I am not a huge fan of that genre, and have never been a big fan of Ozzy, but I feel like I know a good rhythm section when I hear one. Those albums had the power and swing to match heads with any Iron Maiden track or any Van Halen, Black Sabbath, etc… That band had a great sound. It was due to some excellent songwriting and excellent execution by the band. For Trujillo to have knowingly taken part in shanking a fellow bassist is, to me, unforgivable. In what should have been a victory lap for the songwriter behind two of the biggest selling rock albums of all time, it was a deeply shameful episode in a business full of shameful episodes.
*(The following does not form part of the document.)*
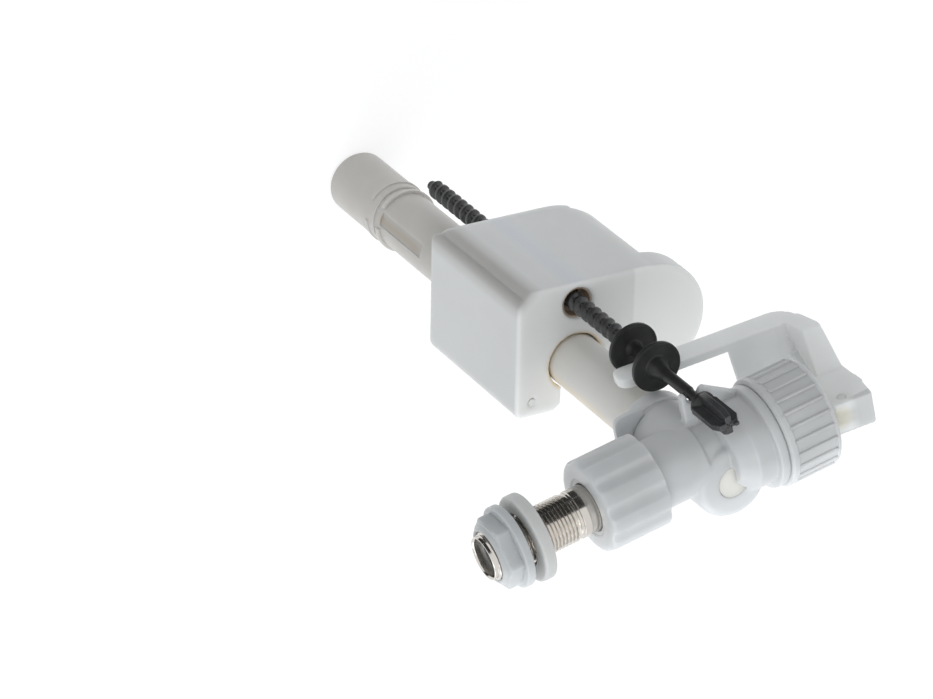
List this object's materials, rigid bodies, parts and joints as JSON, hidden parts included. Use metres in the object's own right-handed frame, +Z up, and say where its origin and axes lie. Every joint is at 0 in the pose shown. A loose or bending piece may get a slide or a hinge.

SO while I think a Jaco movie is a great idea and hope for the best, I can’t help feeling that the project is tainted by this backstory. I have had feedback that Trujillo was just doing his job, just earning a paycheck, just a sideman, just, just, just… But he had a decision to make. He took the paycheck at the expense of the original artist. It makes me queasy just typing that. I hope the project succeeds, but while Trujillo is out looking for crowdfunding dollars to float the project, he won’t be getting penny-one from me. I should be breaking my wrist getting my wallet out of my pocket to help fund this, in the same way that I have for other projects ranging from the recent Wrecking Crew movie to a time many years ago when I contributed to a fund for Rocco Prestia’s health care (a situation that is re-appearing after many years, and I am sure I will help again). But I am reluctant, actually refusing, to support the producer of a project I would otherwise be all-in for, and it is not a good feeling. Jaco deserves the recognition, but I still think he deserves better than this.
One response to “A little venting about a little movie”
Wow. I had no idea any of that happened with those albums. I really only knew Trujillo from Suicidal Tendencies before he went on to Metallica. I haven’t followed him very closely though, but am interested in the Jaco documentary he’s working on.